I would suggest you think about what you don't know.

pyrale|7 months ago

Fascinating how people can make "counterculture" into a contest between nation-states.

psychoslave|7 months ago

"my country counterculture is so much better" could be ridiculously funny if it wasn't so sad to consider a presumably intelligent adult could utter it in complete sincerity.

Producing more in quantity, with far biggest allocated budget, and even better quality on everything that can be measured at surface level, all that is no guarantee to reach a work that is deeper in spirit.

Those who don't question what's wrong in themselves due specifically to the culture they were fed with are not on the path to elude its sway.

leoc|7 months ago

Right: bascially, 1980s-vintage William Gibson is a post-New-Wave SF writer who's a fan of hard-boiled novels and of New Hollywood "outlaw" bohemianism, so his heroes are pimps, thieves and murderers. 1980s-vintage Shirow is a fan of military SF, so his heroes are paramilitary death squads. Now, that's a little jaded, but I think mostly simply accurate. I don't think that generalises well to a US/Japan distinction though. As others have said, Akira is surely more of an outsider story. (Beyond cyberpunk, have a look at the political backgrounds of senior Ghibli people like Isao Takahata, Kondo Yoshifumi and Hayao Miyazaki. I've read somewhere, but can't confirm, that people like that tended to end up in animation precisely because Communists were blackballed out from more respectable industries.) And the US is the land of Dirty Harry and Niven and Pournelle as much as Bonnie and Clyde and Blade Runner.

KennyBlanken|7 months ago

> Neuromancer and The Matrix is from the perspective of the outsiders.

The primary difference being that in the latter, it's an allegory about being trans, written by two trans women who had not yet come out. Which makes the most superficial interpretation of the movie's themes by toxic masculine types all the more hilarious...

It's buried enough to have kept Hollywood's morality police from killing it and if memory serves they never discussed this with Reeves until well after. There still had to be concessions; I believe Switch's character was originally more androgynous or outright trans, not just a butch woman with a male partner.

> Japan never really did counter-culture as mainstream as the US does.

...what? Bosozoku (for example) has its roots in WW2 veterans who struggled to integrate back into society. Japanese manga and anime is waaaaaay more diverse and counterculture.

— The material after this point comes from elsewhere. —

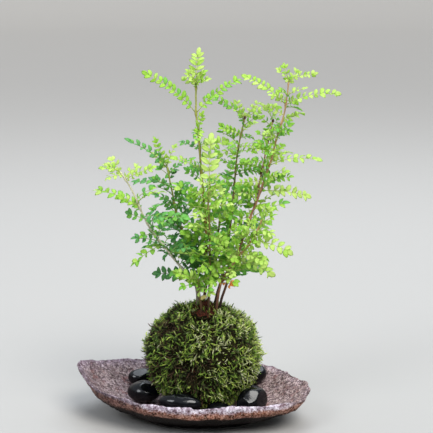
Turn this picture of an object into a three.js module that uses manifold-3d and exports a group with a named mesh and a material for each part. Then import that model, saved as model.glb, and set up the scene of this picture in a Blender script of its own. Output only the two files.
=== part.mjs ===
// A kokedama: a soil ball wrapped in moss, planted with a small shrub of pinnate leaves,
// standing among polished black pebbles in a hand-pinched stoneware dish.
// Millimetres, +Z up. The origin is the middle of the dish's foot, and -Y is the front.

import * as THREE from "three";
import { mergeVertices } from "three/addons/utils/BufferGeometryUtils.js";
import Module from "manifold-3d";

const wasm = await Module();
wasm.setup();

// Driving dimensions
// What rests or grows in another piece clears it by this much.
const SEAT_GAP = 0.3;
// A stem's hole in the soil clears the stem by a little more, because its sides are flats.
const HOLE_CLEARANCE = 0.46;
const BACK = new THREE.Vector3(0, 1, 0);
// The leaves turn their faces up and to the front, where the light came from as they grew.
const LIGHT = new THREE.Vector3(0, -0.8, 1);

// The dish. Shares are of the way from its middle to its rim.
const FLOOR_HEIGHT = 10.4;
const DISH_WALL = 5.6;
const FOOT_LIP = 7;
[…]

Christ, can you imagine a comic book and cartoon in the mid/late 80's about a character who repeatedly switches genders both by accident and on purpose?

pja|7 months ago

IIRC Switch was originally conceived as having one gender in the outside "real" world but another when incarnated in the Matrix (where your own self body image defines you). Hence their name - they switched.

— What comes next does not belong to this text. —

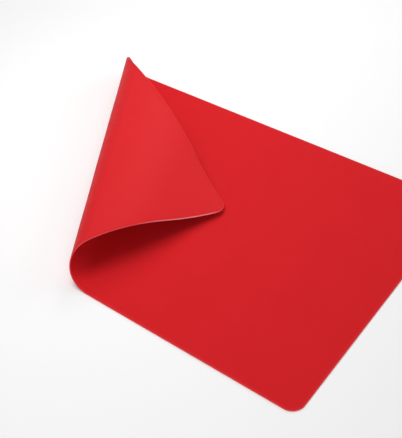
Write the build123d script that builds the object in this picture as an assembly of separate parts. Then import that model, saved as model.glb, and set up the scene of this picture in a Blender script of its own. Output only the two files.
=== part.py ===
# Silicone baking mat with one corner peeled back and turned over on itself.
# The mat is a laminate: a woven glass cloth between two silicone skins, with a
# silicone bead that closes the cut edge all round.
#
# Frame: millimetres, +Z up. The mat lies on a flat surface at Z = 0. The origin is on
# the underside, in the middle of the rectangle that the mat covers when it lies flat.
# X runs along the mat and Y across it, towards the back.
#
# How the fold is made: a thin sheet bends without stretching, so every line along
# which it bends is straight. Here three stretches of round cone follow each other: a
# tight curl, a gentle arc that lays the flap over the mat, and a slight turn upwards
# that lifts the loose corner. The fold lines of a stretch fan out from one centre in
# front of the mat, a far one for the curl and a nearer one for the flap. The curl goes
# on for as long as brings the loose corner down to its height.
from build123d import *
from math import atan2, ceil, cos, degrees, hypot, pi, sin, sqrt
import os

# Flat mat
mat_length = 420.0
mat_width = 295.0
corner_radius = 12.0
skin_thickness = 0.4
cloth_thickness = 0.2
seal_width = 3.0

# Fold, measured on the flat mat from the corner that is turned over. A fan's
# distance is how far its centre lies in front of the mat's front edge, and each
# radius is the sheet's at the front edge.
fold_front = 208.0
fold_back = 36.0
curl_fan_distance = 700.0
flap_fan_distance = 300.0
curl_radius = 17.0
lay_length = 78.0
lay_radius = 90.0
lift_radius = 110.0
loose_corner_height = 5.5

# Shares and counts: the least and most of half a turn that the curl can be, how
# often that range is halved to find it, where the bent sheet stops inside the loose
# corner that is rounded off, the step that tangents are measured over, the points
# on an edge of one face, and how many degrees the sheet may turn across one face
curl_turn_shares = (0.7, 1.3)
halvings = 40
corner_stop_share = 0.3
tangent_step_share = 0.0001
stations = 4
face_turn = 16

mat_thickness = 2 * skin_thickness + cloth_thickness
cut_overrun = corner_radius / 2


class Stretch:
    """A stretch of the bent sheet: part of a round cone, with its own fan of fold lines.

    A fold line is known by its run: how far along the front edge it is from the
    first fold line. The stretch starts at a fold line that it shares with the one
    before. That line's direction on the flat mat is angle, and on the bent mat it
    is ray, from its foot at the front edge.
    """

    def __init__(self, start, angle, foot, ray, normal, fan_distance, radius):
        reach = fan_distance / sin(angle)
        self.start, self.angle, self.ray, self.normal = start, angle, ray, normal
        self.centre_s = fold_front - start - reach * cos(angle)
        self.centre_w = -fan_distance
        self.apex = foot - ray * reach
        self.bend = reach / radius

    def angle_at(self, run):
        """Direction of a fold line on the flat mat."""
        return atan2(-self.centre_w, fold_front - run - self.centre_s)

    def fold_line(self, run):
        """Direction of a fold line on the bent mat, and the sheet's normal there."""
        turn = degrees((self.angle_at(run) - self.angle) * sqrt(1 + self.bend ** 2))
        spin = Axis((0, 0, 0), self.ray * self.bend + self.normal)
        return self.ray.rotate(spin, turn), self.normal.rotate(spin, turn)

    def place(self, run, distance, level):
        """Point of the bent mat on a fold line, at a distance from the fan's centre."""
        ray, normal = self.fold_line(run)
        return self.apex + ray * distance + normal * level

    def follow(self, start, fan_distance, radius):
        """The next stretch, from this one's fold line at start."""
        angle = self.angle_at(start)
        ray, normal = self.fold_line(start)
        foot = self.place(start, front_distance(self, start, 0), 0)
        return Stretch(start, angle, foot, ray, normal, fan_distance, radius)


def front_distance(stretch, run, inset):
    """From the fan's centre to the front edge, moved in by inset."""
    return (inset - stretch.centre_w) / sin(stretch.angle_at(run))


def rear_distance(stretch, run, inset):
    """From the fan's centre to the back edge, the round corner or the left edge."""
    angle = stretch.angle_at(run)
    to_back = (mat_width - inset - stretch.centre_w) / sin(angle)
    to_left = (inset - stretch.centre_s) / cos(angle)
    distance = min(to_back, to_left)
    # Where the round corner's centre lies, along the fold line and beside it
    ds, dw = corner_radius - stretch.centre_s, mat_width - corner_radius - stretch.centre_w
    along = ds * cos(angle) + dw * sin(angle)
    beside = dw * cos(angle) - ds * sin(angle)
    round_radius = corner_radius - inset
    if abs(beside) < round_radius:
        to_arc = along + sqrt(round_radius ** 2 - beside ** 2)
        s = stretch.centre_s + to_arc * cos(angle)
        w = stretch.centre_w + to_arc * sin(angle)
        if s < corner_radius and w > mat_width - corner_radius:
            distance = to_arc
    return distance


def bend_plan(length):
    """The three stretches, for a curl that takes this length of the front edge."""
    angle = atan2(mat_width, fold_back - fold_front)
    foot = Vector(fold_front - mat_length / 2, -mat_width / 2, 0)
    ray = Vector(cos(angle), sin(angle), 0)
    up = Vector(0, 0, 1)
    curl = Stretch(0, angle, foot, ray, up, curl_fan_distance, curl_radius)
    lay = curl.follow(length, flap_fan_distance, lay_radius)
    lift = lay.follow(length + lay_length, flap_fan_distance, -lift_radius)
    return [curl, lay, lift]


def find_curl_length():
    """Length of the curl that brings the loose corner down to its height."""
    shortest, longest = [share * pi * curl_radius for share in curl_turn_shares]
    for _ in range(halvings):
        middle = (shortest + longest) / 2
        lift = bend_plan(middle)[-1]
        if lift.place(fold_front, front_distance(lift, fold_front, 0), 0).Z > loose_corner_height:
            shortest = middle
        else:
            longest = middle
    return shortest


curl_length = find_curl_length()
stretches = bend_plan(curl_length)


def fold_line_through(s, w):
    """The stretch and the run of the fold line through a point of the flat mat."""
    for stretch in reversed(stretches):
        share = -stretch.centre_w / (w - stretch.centre_w)
        run = fold_front - stretch.centre_s - (s - stretch.centre_s) * share
        if run >= stretch.start:
            break
    return stretch, run


def edge_curve(stretch, start, end, reach, inset, level):
    """One edge of the bent sheet, between two fold lines of a stretch."""
    def point(run):
        return stretch.place(run, reach(stretch, run, inset), level)

    step = (end - start) * tangent_step_share
    runs = [start + (end - start) * i / stations for i in range(stations + 1)]
    tangents = [(point(run + step) - point(run - step)) / (2 * step) for run in (start, end)]
    return Edge.make_spline([point(run) for run in runs], tangents=tangents,
                            parameters=runs, scale=False)


def face_spans(inset):
    """The bent sheet's faces: the stretch of each, and the runs where it starts and ends."""
    last = fold_line_through(inset + corner_stop_share * (corner_radius - inset), inset)[1]
    round_ends = [(corner_radius, mat_width - inset), (inset, mat_width - corner_radius)]
    breaks = [fold_line_through(s, w)[1] for s, w in round_ends]
    breaks += [stretch.start for stretch in stretches]
    marks = sorted(run for run in breaks if 0 <= run < last) + [last]
    spans = []
    for start, end in zip(marks, marks[1:]):
        stretch = [stretch for stretch in stretches if stretch.start <= start][-1]
        bearing = stretch.angle_at(end) - stretch.angle_at(start)
        count = ceil(degrees(abs(stretch.bend) * bearing) / face_turn)
        ends = [start + (end - start) * i / count for i in range(count + 1)]
        spans += [(stretch, a, b) for a, b in zip(ends, ends[1:])]
    return spans


def folded_part(inset, low, high):
    """The bent part of the sheet between two levels, as one solid."""
    spans = face_spans(inset)
    faces = []
    for stretch, start, end in spans:
        front = [edge_curve(stretch, start, end, front_distance, inset, z) for z in (low, high)]
        rear = [edge_curve(stretch, start, end, rear_distance, inset, z) for z in (low, high)]
        pairs = [(front[0], rear[0]), (front[1], rear[1]), front, rear]
        faces += [Face.make_surface_from_curves(a, b) for a, b in pairs]
    for stretch, run in ((spans[0][0], spans[0][1]), (spans[-1][0], spans[-1][2])):
        near, far = front_distance(stretch, run, inset), rear_distance(stretch, run, inset)
        corners = [(near, low), (far, low), (far, high), (near, high)]
        outline = [stretch.place(run, distance, z) for distance, z in corners]
        faces.append(Face(Wire.make_polygon(outline, close=True)))
    return Solid(Shell(faces)) - loose_corner(inset)


def loose_corner(inset):
    """What is cut off to round the loose corner, square to the sheet."""
    stretch, run = fold_line_through(corner_radius, corner_radius)
    distance = hypot(corner_radius - stretch.centre_s, corner_radius - stretch.centre_w)
    ray, normal = stretch.fold_line(run)
    angle = stretch.angle_at(run)
    to_left = normal.cross(ray) * sin(angle) - ray * cos(angle)
    plane = Plane(stretch.place(run, distance, -cut_overrun), x_dir=to_left, z_dir=normal)
    square = Pos(corner_radius, corner_radius) * Rectangle(2 * corner_radius, 2 * corner_radius)
    profile = square - Circle(corner_radius - inset)
    return extrude(plane * profile, mat_thickness + 2 * cut_overrun)


def flat_part(inset, low, high):
    """The part of the sheet that lies flat, up to the first fold line."""
    outline = RectangleRounded(mat_length - 2 * inset, mat_width - 2 * inset, corner_radius - inset)
    plate = extrude(Pos(0, 0, low) * outline, high - low)
    curl = stretches[0]
    foot = curl.place(0, front_distance(curl, 0, 0), 0)
    return plate.split(Plane(foot, z_dir=curl.ray.cross(curl.normal)))


def sheet(inset, low, high):
    """A layer of the mat between two levels, its outline moved in by inset."""
    return flat_part(inset, low, high) + folded_part(inset, low, high)


def build():
    core_level = skin_thickness
    top_level = skin_thickness + cloth_thickness
    laminate_cut = sheet(seal_width, -mat_thickness, 2 * mat_thickness)
    return {
        "bottom_silicone_layer": sheet(seal_width, 0, core_level),
        "glass_cloth_core": sheet(seal_width, core_level, top_level),
        "top_silicone_layer": sheet(seal_width, top_level, mat_thickness),
        "edge_seal": sheet(0, 0, mat_thickness) - laminate_cut,
    }


print("curl length", round(curl_length, 2))
os.makedirs("parts", exist_ok=True)
for name, solid in build().items():
    export_step(solid, f"parts/{name}.step")
    print(name, "solids", len(solid.solids()), "volume", round(solid.volume, 2))
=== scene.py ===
"""Silicone baking mat with one corner peeled back and turned over on itself.

Everything is in metres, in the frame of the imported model: +Z up, the surface that the
mat lies on at Z = 0, the origin in the middle of the rectangle that the mat covers
when it lies flat, X along it and Y across it.

The mat is a thin sheet that bends without stretching. Each of its points has a
place on the flat sheet, s along the mat and w across it, both from the corner that
is turned over, and mat_frame says where that point is on the bent sheet. Three
stretches of round cone follow each other: a tight curl, a gentle arc that lays the
flap over the mat, and a slight turn upwards. The fold lines of a stretch fan out
from one centre in front of the mat.
"""

import bmesh
import bpy
from math import asin, atan2, ceil, cos, degrees, hypot, pi, radians, sin, sqrt, tan
from mathutils import Matrix, Quaternion, Vector


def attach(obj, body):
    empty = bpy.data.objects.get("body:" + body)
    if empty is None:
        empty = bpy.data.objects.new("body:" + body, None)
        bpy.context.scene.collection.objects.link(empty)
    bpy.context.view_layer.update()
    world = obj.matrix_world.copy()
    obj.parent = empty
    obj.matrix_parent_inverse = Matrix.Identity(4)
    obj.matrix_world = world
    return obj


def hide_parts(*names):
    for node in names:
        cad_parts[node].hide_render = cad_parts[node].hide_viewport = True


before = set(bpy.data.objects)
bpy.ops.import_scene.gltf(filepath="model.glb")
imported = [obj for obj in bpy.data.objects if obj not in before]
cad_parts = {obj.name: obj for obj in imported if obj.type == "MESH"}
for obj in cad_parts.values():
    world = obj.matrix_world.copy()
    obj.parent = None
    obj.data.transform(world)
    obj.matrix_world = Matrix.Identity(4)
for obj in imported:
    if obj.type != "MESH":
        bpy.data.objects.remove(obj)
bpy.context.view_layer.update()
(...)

This was all dropped at some point - the only surviving relic being the name of the character.

gsf_emergency_2|7 months ago

Ah..

Japanese media in general has poorer "production values", but they work very hard to draw (as accurately as possible) from global source, that's reflected in their mind boggling diversity. The less strange stuff get to inspire American versions.

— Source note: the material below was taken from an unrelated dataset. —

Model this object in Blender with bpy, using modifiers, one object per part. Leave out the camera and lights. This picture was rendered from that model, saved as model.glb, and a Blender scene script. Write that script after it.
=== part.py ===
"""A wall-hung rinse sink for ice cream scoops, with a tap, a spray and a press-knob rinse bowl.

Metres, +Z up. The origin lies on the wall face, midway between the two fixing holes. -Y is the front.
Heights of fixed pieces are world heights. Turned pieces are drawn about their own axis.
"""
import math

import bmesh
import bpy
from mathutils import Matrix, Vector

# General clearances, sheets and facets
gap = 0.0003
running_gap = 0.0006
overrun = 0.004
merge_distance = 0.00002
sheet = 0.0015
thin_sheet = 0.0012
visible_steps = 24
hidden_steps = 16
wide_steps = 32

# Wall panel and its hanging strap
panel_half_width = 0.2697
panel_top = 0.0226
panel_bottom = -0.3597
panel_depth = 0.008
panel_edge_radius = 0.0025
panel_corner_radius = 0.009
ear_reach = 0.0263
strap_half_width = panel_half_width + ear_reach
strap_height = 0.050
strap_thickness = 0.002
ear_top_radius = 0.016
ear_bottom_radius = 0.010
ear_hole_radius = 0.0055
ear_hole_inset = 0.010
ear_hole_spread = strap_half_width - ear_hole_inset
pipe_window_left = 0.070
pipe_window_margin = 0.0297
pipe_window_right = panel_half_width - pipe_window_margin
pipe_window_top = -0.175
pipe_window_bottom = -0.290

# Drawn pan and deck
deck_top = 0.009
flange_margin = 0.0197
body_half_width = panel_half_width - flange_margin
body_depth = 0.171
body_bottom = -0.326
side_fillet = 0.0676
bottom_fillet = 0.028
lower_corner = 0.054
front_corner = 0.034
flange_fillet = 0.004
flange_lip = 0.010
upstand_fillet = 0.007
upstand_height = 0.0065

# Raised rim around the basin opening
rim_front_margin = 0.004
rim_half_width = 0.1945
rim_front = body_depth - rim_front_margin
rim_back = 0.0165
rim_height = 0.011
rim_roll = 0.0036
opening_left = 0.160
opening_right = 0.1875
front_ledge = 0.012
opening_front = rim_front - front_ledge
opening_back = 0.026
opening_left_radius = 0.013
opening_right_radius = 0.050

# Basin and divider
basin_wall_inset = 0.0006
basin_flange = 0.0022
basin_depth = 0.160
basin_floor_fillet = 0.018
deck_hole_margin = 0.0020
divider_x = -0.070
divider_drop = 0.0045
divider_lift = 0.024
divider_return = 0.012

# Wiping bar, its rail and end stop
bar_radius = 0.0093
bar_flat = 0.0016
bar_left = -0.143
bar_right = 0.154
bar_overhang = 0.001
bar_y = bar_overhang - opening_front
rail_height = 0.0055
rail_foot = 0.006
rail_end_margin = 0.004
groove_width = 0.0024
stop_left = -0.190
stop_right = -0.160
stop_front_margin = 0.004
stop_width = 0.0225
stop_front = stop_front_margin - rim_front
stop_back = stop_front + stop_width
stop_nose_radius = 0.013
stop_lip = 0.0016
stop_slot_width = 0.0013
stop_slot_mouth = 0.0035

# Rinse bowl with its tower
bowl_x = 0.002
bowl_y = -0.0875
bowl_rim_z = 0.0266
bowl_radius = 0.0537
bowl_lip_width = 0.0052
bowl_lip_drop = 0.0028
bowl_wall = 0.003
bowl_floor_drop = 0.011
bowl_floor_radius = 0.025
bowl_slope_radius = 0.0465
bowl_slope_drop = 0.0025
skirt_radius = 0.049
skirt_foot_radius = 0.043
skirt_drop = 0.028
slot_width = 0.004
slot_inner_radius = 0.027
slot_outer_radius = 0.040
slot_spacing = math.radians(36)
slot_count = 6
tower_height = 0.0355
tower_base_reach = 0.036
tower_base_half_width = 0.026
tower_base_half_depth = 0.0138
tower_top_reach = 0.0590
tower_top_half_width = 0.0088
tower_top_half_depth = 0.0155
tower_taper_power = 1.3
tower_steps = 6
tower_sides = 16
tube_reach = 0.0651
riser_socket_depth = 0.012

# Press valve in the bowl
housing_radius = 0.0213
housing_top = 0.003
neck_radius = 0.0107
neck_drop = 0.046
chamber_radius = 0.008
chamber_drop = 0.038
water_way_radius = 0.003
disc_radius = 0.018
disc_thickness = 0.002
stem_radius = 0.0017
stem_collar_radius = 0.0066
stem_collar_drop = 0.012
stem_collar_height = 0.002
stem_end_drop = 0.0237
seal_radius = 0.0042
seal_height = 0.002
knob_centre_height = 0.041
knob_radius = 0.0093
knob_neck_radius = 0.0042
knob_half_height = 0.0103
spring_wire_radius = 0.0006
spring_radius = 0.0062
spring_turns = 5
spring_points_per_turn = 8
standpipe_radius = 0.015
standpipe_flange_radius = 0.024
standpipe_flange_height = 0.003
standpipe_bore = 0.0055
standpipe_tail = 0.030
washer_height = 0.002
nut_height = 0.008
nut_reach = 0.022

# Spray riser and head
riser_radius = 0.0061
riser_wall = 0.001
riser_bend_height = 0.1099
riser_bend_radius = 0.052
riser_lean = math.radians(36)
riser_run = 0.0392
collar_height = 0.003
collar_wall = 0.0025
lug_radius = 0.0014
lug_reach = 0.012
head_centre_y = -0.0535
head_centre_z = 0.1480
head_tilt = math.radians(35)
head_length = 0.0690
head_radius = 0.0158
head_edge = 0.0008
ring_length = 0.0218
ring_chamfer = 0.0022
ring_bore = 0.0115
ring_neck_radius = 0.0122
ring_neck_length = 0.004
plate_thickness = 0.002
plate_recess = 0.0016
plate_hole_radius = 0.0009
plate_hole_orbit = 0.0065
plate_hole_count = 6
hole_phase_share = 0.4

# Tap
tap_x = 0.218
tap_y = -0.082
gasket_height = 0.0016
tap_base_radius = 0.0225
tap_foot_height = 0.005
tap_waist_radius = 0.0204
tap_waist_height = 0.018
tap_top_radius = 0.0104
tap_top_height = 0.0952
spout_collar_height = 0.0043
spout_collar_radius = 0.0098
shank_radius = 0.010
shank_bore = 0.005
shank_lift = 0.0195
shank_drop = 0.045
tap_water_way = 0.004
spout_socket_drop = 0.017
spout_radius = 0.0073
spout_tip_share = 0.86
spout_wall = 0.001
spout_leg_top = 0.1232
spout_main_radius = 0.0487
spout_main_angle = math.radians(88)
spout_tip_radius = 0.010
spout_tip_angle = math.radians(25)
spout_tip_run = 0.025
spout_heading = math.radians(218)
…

It also seems that you have not asked any LLMs before posting this..

GTA "equivalent": https://en.wikipedia.org/wiki/Yakuza_(franchise)

videogreg93|7 months ago

I really don't think Yakuza games are anything like GTA besides "being in a city". Yakuza has none of the sandbox elements like GTA, the city is more like an elaborate menu to go from mission to mission/side quest/activity.

loloquwowndueo|7 months ago

Why would one want to ask an LLM and risk maybe being led in entirely the wrong direction?